## begin
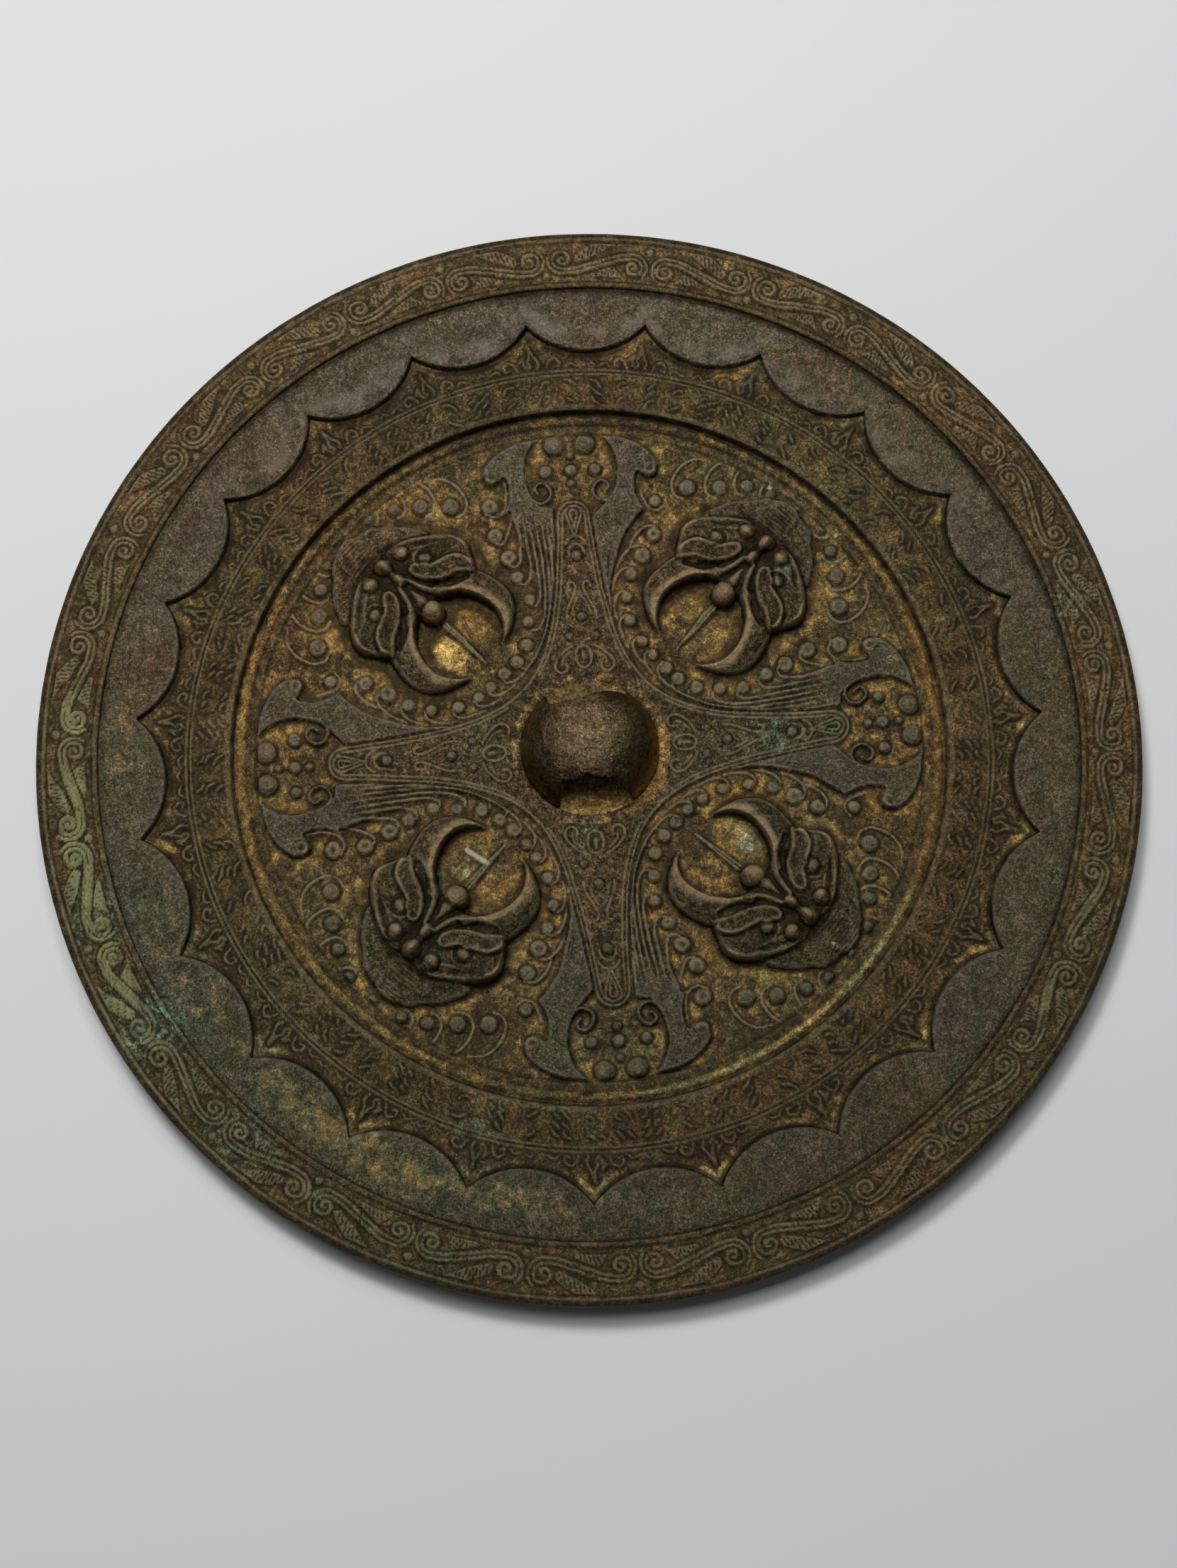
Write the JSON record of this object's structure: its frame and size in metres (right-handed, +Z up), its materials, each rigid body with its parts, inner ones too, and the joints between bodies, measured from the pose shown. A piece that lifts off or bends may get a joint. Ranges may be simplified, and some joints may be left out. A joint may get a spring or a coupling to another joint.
{
  "type": "ancient bronze mirror",
  "caption": "Round cast bronze mirror, decorated back upward: pierced knob, quatrefoil with beast heads, recessed field, linked arcs and a scrolled rim.",
  "frame": {"origin": "middle of the flat spot on the reflecting face, which the mirror lies on", "axes": "+Z up out of the decorated back, +Y along the knob's cord hole, +X along another arm of the quatrefoil"},
  "size_m": [0.16, 0.16, 0.0108],
  "materials": {
    "bronze": "dark patinated bronze with ochre earth and green corrosion"
  },
  "bodies": {
    "root": {"mirror": "bronze"}
  },
  "joints": []
}
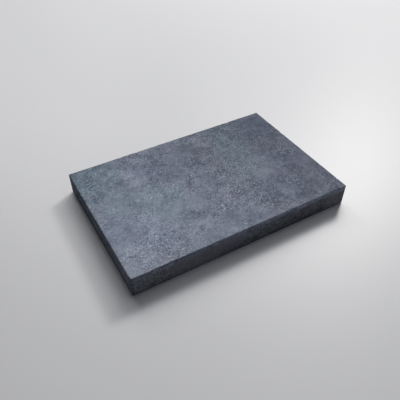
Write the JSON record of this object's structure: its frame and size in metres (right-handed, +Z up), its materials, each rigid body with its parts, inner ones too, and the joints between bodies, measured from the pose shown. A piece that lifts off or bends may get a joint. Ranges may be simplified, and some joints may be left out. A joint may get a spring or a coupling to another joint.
{
  "type": "basalt massage stone",
  "caption": "Flat rectangular slab of dark grey basalt with a honed working face and eased edges, warmed and laid on the body in hot stone massage.",
  "frame": {"origin": "middle of the resting face, on the surface that the stone lies on", "axes": "+X along the length, +Y across the width, +Z up out of the honed working face"},
  "size_m": [0.15, 0.1, 0.015],
  "materials": {
    "basalt": "fine-grained dark grey basalt, honed on the working face, sawn on the sides and the resting face"
  },
  "bodies": {
    "root": {"basalt_slab": "basalt"}
  },
  "joints": []
}
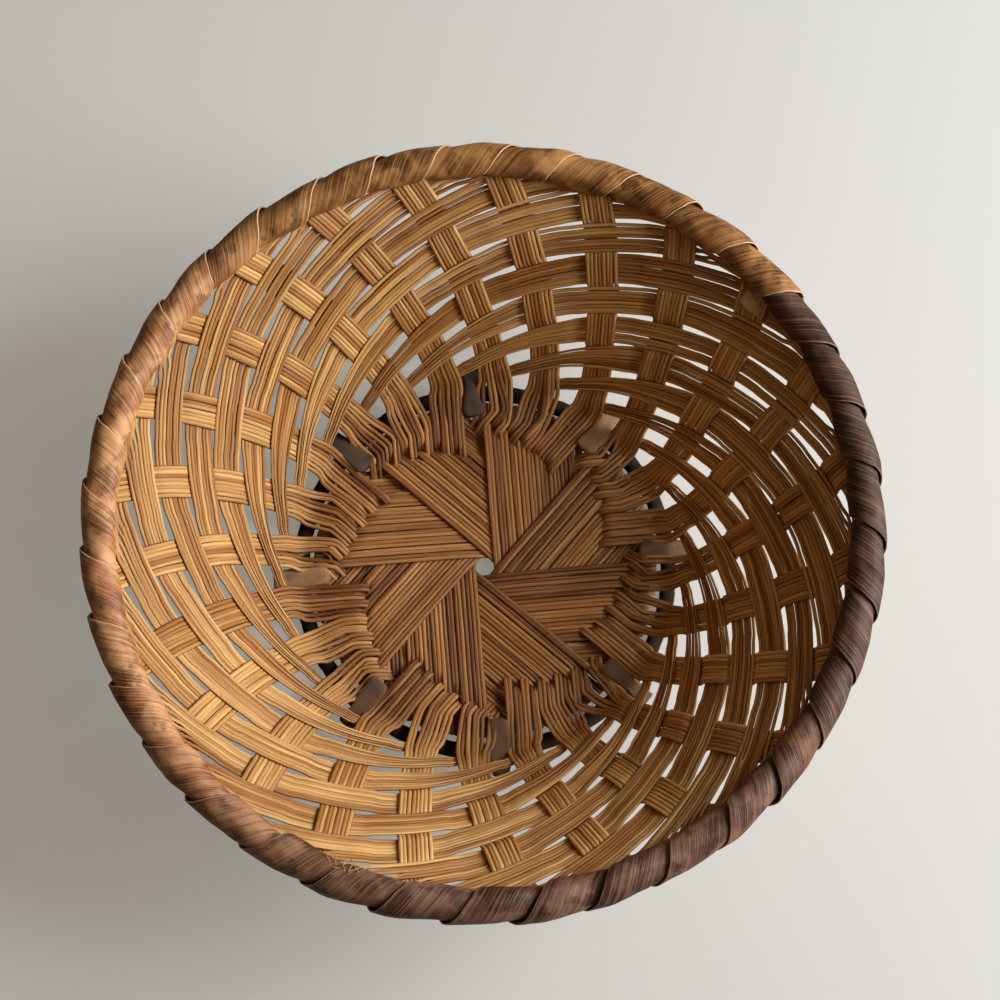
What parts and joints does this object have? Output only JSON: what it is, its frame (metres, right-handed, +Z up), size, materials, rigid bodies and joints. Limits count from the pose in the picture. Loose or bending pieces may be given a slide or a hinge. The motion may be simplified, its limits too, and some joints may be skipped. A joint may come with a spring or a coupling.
{
  "type": "woven basket",
  "caption": "Open shallow basket plaited from bundles of thin rods, with a pinwheel floor, a bark-wrapped rim hoop, a foot hoop and wedged pegs.",
  "frame": {"origin": "centre of the basket's bounding box on the surface it stands on, under the eye of the floor", "axes": "+Z up through the open mouth; +X and +Y across the mouth, with +Y towards the picture's upper edge"},
  "size_m": [0.3288, 0.3288, 0.108],
  "materials": {
    "rods_shaded": "dry peeled rods, reddish brown, satin",
    "rods_lit": "dry peeled rods, straw brown, satin",
    "light_bark": "wide golden bark strip, fibrous, slightly glossy",
    "dark_bark": "wide dark grey-brown bark strip, fibrous",
    "hoop_wood": "plain hoop under the bark",
    "foot_bark": "dark wrapped foot hoop, matt",
    "peg_wood": "whittled pegs, pale cut faces"
  },
  "bodies": {
    "root": {"foot_ring": "foot_bark", "peg_1": "peg_wood", "peg_2": "peg_wood", "peg_3": "peg_wood", "peg_4": "peg_wood", "peg_5": "peg_wood", "peg_6": "peg_wood", "peg_7": "peg_wood", "peg_8": "peg_wood", "rim_hoop": "hoop_wood", "rim_wrap_dark": "dark_bark", "rim_wrap_light": "light_bark", "stake_01": "rods_shaded", "stake_02": "rods_shaded", "stake_03": "rods_shaded", "stake_04": "rods_shaded", "stake_05": "rods_shaded", "stake_06": "rods_shaded", "stake_07": "rods_shaded", "stake_08": "rods_shaded", "stake_09": "rods_shaded", "stake_10": "rods_shaded", "stake_11": "rods_shaded", "stake_12": "rods_shaded", "stake_13": "rods_shaded", "stake_14": "rods_shaded", "stake_15": "rods_shaded", "stake_16": "rods_shaded", "stake_17": "rods_shaded", "stake_18": "rods_shaded", "stake_19": "rods_shaded", "stake_20": "rods_shaded", "stake_21": "rods_shaded", "stake_22": "rods_shaded", "stake_23": "rods_shaded", "stake_24": "rods_shaded", "weaver_01": "rods_lit", "weaver_02": "rods_lit", "weaver_03": "rods_lit", "weaver_04": "rods_lit", "weaver_05": "rods_lit", "weaver_06": "rods_lit", "weaver_07": "rods_lit", "weaver_08": "rods_lit", "weaver_09": "rods_lit", "weaver_10": "rods_lit", "weaver_11": "rods_lit", "weaver_12": "rods_lit", "weaver_13": "rods_lit", "weaver_14": "rods_lit", "weaver_15": "rods_lit", "weaver_16": "rods_lit", "weaver_17": "rods_lit", "weaver_18": "rods_lit", "weaver_19": "rods_lit", "weaver_20": "rods_lit", "weaver_21": "rods_lit", "weaver_22": "rods_lit", "weaver_23": "rods_lit", "weaver_24": "rods_lit"}
  },
  "joints": []
}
## end
### WHAT IS BEING ASKED:
Output each entry precisely as given.

### ANSWER TO THIS EXERCISE:
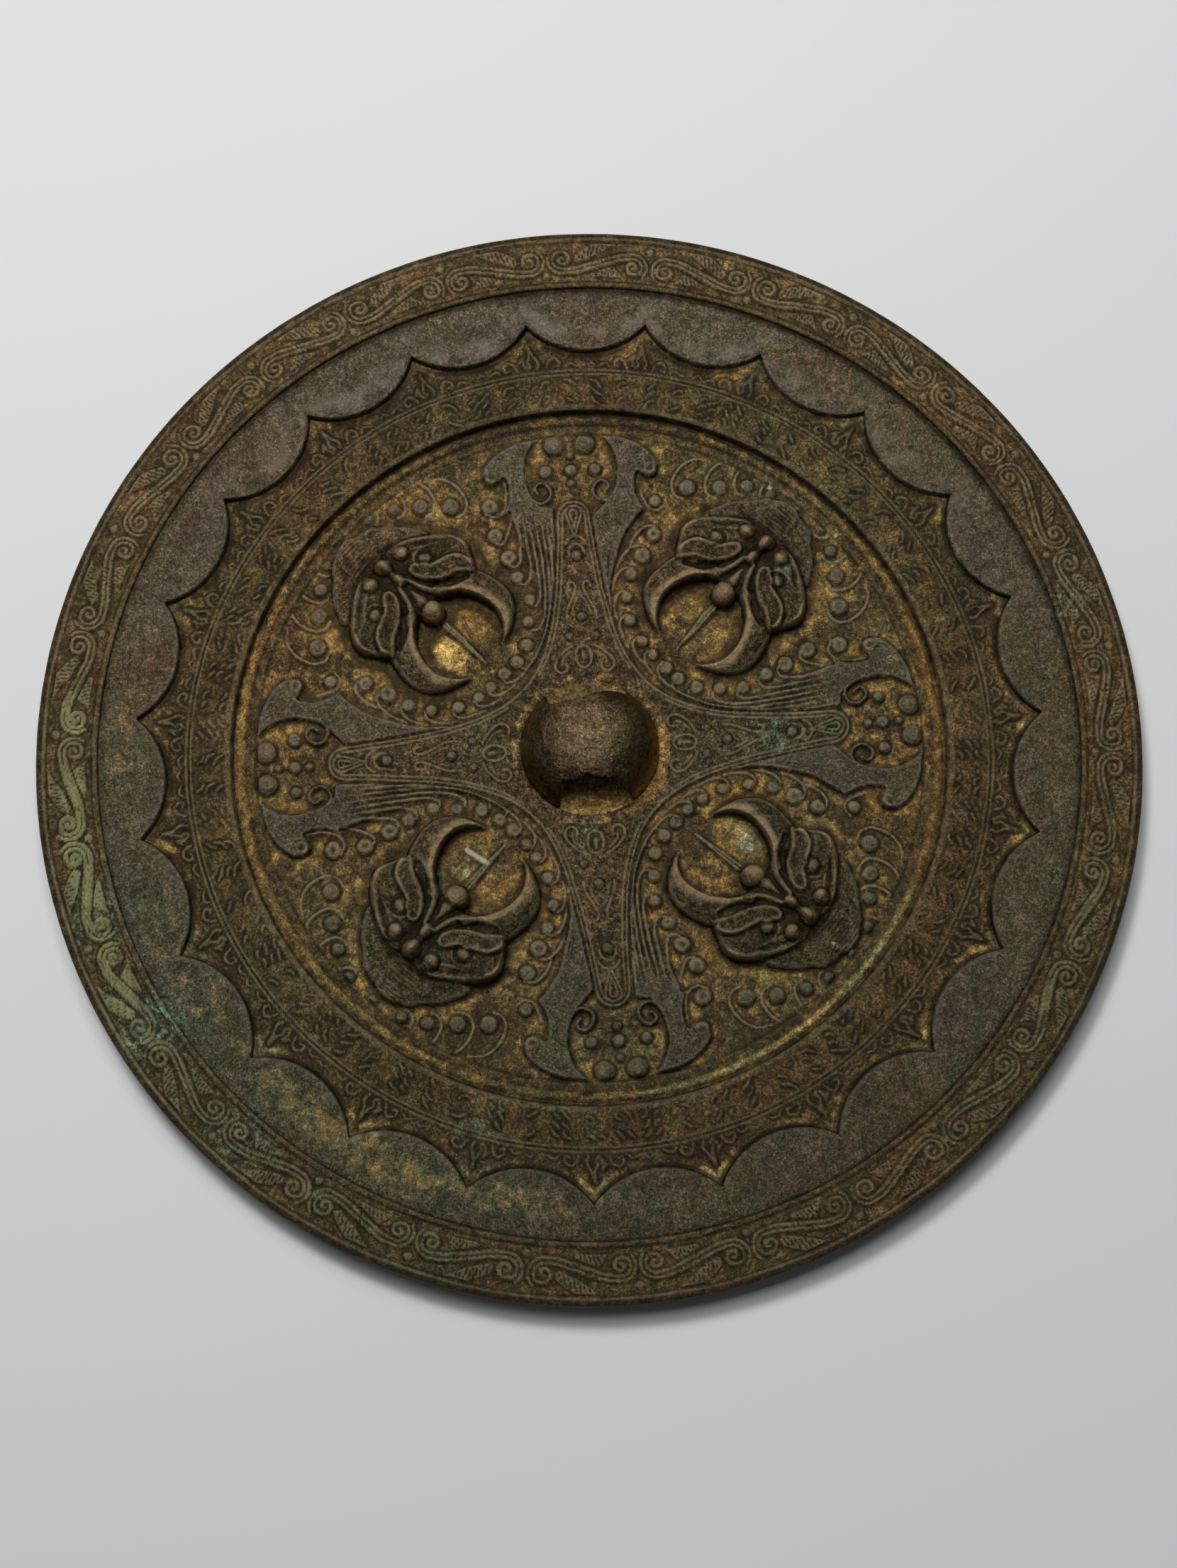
Write the JSON record of this object's structure: its frame and size in metres (right-handed, +Z up), its materials, each rigid body with its parts, inner ones too, and the joints between bodies, measured from the pose shown. A piece that lifts off or bends may get a joint. Ranges may be simplified, and some joints may be left out. A joint may get a spring or a coupling to another joint.
{
  "type": "ancient bronze mirror",
  "caption": "Round cast bronze mirror, decorated back upward: pierced knob, quatrefoil with beast heads, recessed field, linked arcs and a scrolled rim.",
  "frame": {"origin": "middle of the flat spot on the reflecting face, which the mirror lies on", "axes": "+Z up out of the decorated back, +Y along the knob's cord hole, +X along another arm of the quatrefoil"},
  "size_m": [0.16, 0.16, 0.0108],
  "materials": {
    "bronze": "dark patinated bronze with ochre earth and green corrosion"
  },
  "bodies": {
    "root": {"mirror": "bronze"}
  },
  "joints": []
}
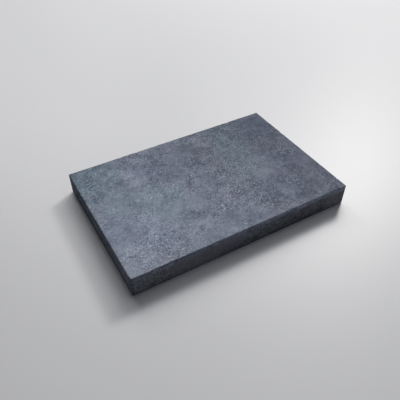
Write the JSON record of this object's structure: its frame and size in metres (right-handed, +Z up), its materials, each rigid body with its parts, inner ones too, and the joints between bodies, measured from the pose shown. A piece that lifts off or bends may get a joint. Ranges may be simplified, and some joints may be left out. A joint may get a spring or a coupling to another joint.
{
  "type": "basalt massage stone",
  "caption": "Flat rectangular slab of dark grey basalt with a honed working face and eased edges, warmed and laid on the body in hot stone massage.",
  "frame": {"origin": "middle of the resting face, on the surface that the stone lies on", "axes": "+X along the length, +Y across the width, +Z up out of the honed working face"},
  "size_m": [0.15, 0.1, 0.015],
  "materials": {
    "basalt": "fine-grained dark grey basalt, honed on the working face, sawn on the sides and the resting face"
  },
  "bodies": {
    "root": {"basalt_slab": "basalt"}
  },
  "joints": []
}
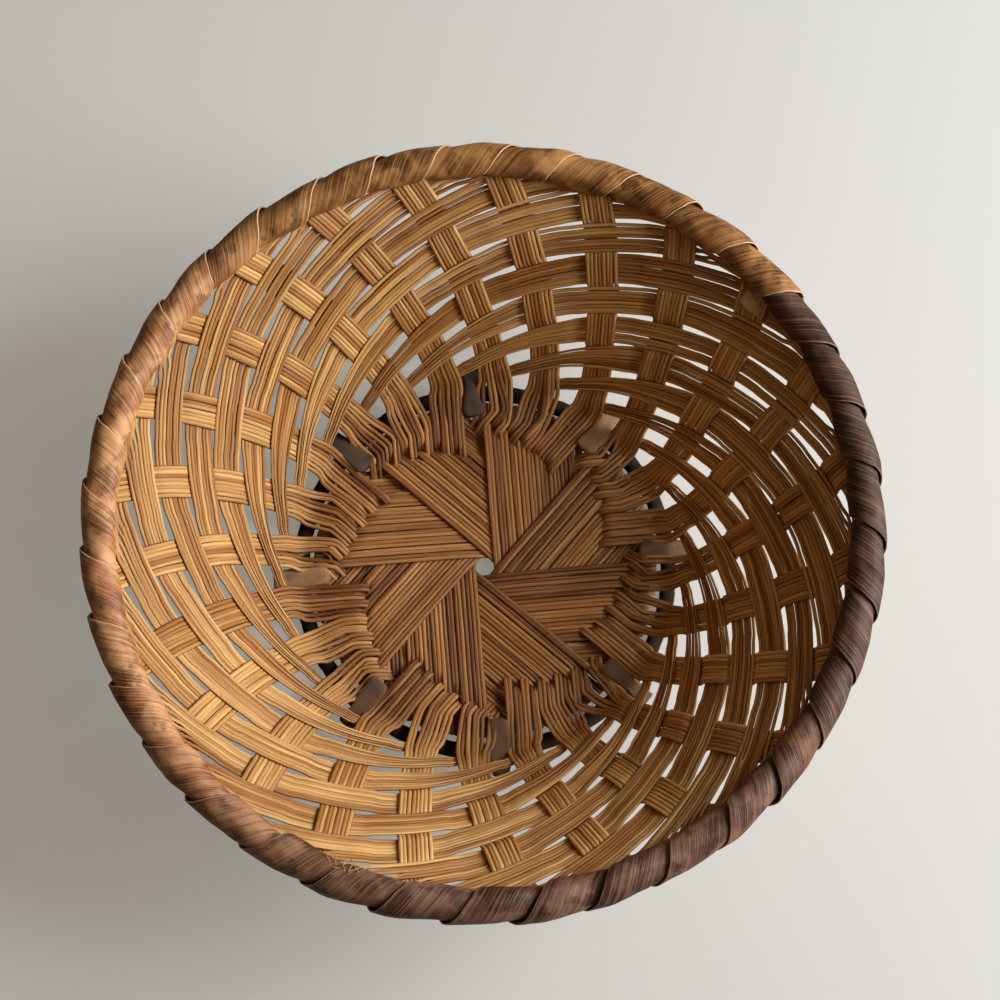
What parts and joints does this object have? Output only JSON: what it is, its frame (metres, right-handed, +Z up), size, materials, rigid bodies and joints. Limits count from the pose in the picture. Loose or bending pieces may be given a slide or a hinge. The motion may be simplified, its limits too, and some joints may be skipped. A joint may come with a spring or a coupling.
{
  "type": "woven basket",
  "caption": "Open shallow basket plaited from bundles of thin rods, with a pinwheel floor, a bark-wrapped rim hoop, a foot hoop and wedged pegs.",
  "frame": {"origin": "centre of the basket's bounding box on the surface it stands on, under the eye of the floor", "axes": "+Z up through the open mouth; +X and +Y across the mouth, with +Y towards the picture's upper edge"},
  "size_m": [0.3288, 0.3288, 0.108],
  "materials": {
    "rods_shaded": "dry peeled rods, reddish brown, satin",
    "rods_lit": "dry peeled rods, straw brown, satin",
    "light_bark": "wide golden bark strip, fibrous, slightly glossy",
    "dark_bark": "wide dark grey-brown bark strip, fibrous",
    "hoop_wood": "plain hoop under the bark",
    "foot_bark": "dark wrapped foot hoop, matt",
    "peg_wood": "whittled pegs, pale cut faces"
  },
  "bodies": {
    "root": {"foot_ring": "foot_bark", "peg_1": "peg_wood", "peg_2": "peg_wood", "peg_3": "peg_wood", "peg_4": "peg_wood", "peg_5": "peg_wood", "peg_6": "peg_wood", "peg_7": "peg_wood", "peg_8": "peg_wood", "rim_hoop": "hoop_wood", "rim_wrap_dark": "dark_bark", "rim_wrap_light": "light_bark", "stake_01": "rods_shaded", "stake_02": "rods_shaded", "stake_03": "rods_shaded", "stake_04": "rods_shaded", "stake_05": "rods_shaded", "stake_06": "rods_shaded", "stake_07": "rods_shaded", "stake_08": "rods_shaded", "stake_09": "rods_shaded", "stake_10": "rods_shaded", "stake_11": "rods_shaded", "stake_12": "rods_shaded", "stake_13": "rods_shaded", "stake_14": "rods_shaded", "stake_15": "rods_shaded", "stake_16": "rods_shaded", "stake_17": "rods_shaded", "stake_18": "rods_shaded", "stake_19": "rods_shaded", "stake_20": "rods_shaded", "stake_21": "rods_shaded", "stake_22": "rods_shaded", "stake_23": "rods_shaded", "stake_24": "rods_shaded", "weaver_01": "rods_lit", "weaver_02": "rods_lit", "weaver_03": "rods_lit", "weaver_04": "rods_lit", "weaver_05": "rods_lit", "weaver_06": "rods_lit", "weaver_07": "rods_lit", "weaver_08": "rods_lit", "weaver_09": "rods_lit", "weaver_10": "rods_lit", "weaver_11": "rods_lit", "weaver_12": "rods_lit", "weaver_13": "rods_lit", "weaver_14": "rods_lit", "weaver_15": "rods_lit", "weaver_16": "rods_lit", "weaver_17": "rods_lit", "weaver_18": "rods_lit", "weaver_19": "rods_lit", "weaver_20": "rods_lit", "weaver_21": "rods_lit", "weaver_22": "rods_lit", "weaver_23": "rods_lit", "weaver_24": "rods_lit"}
  },
  "joints": []
}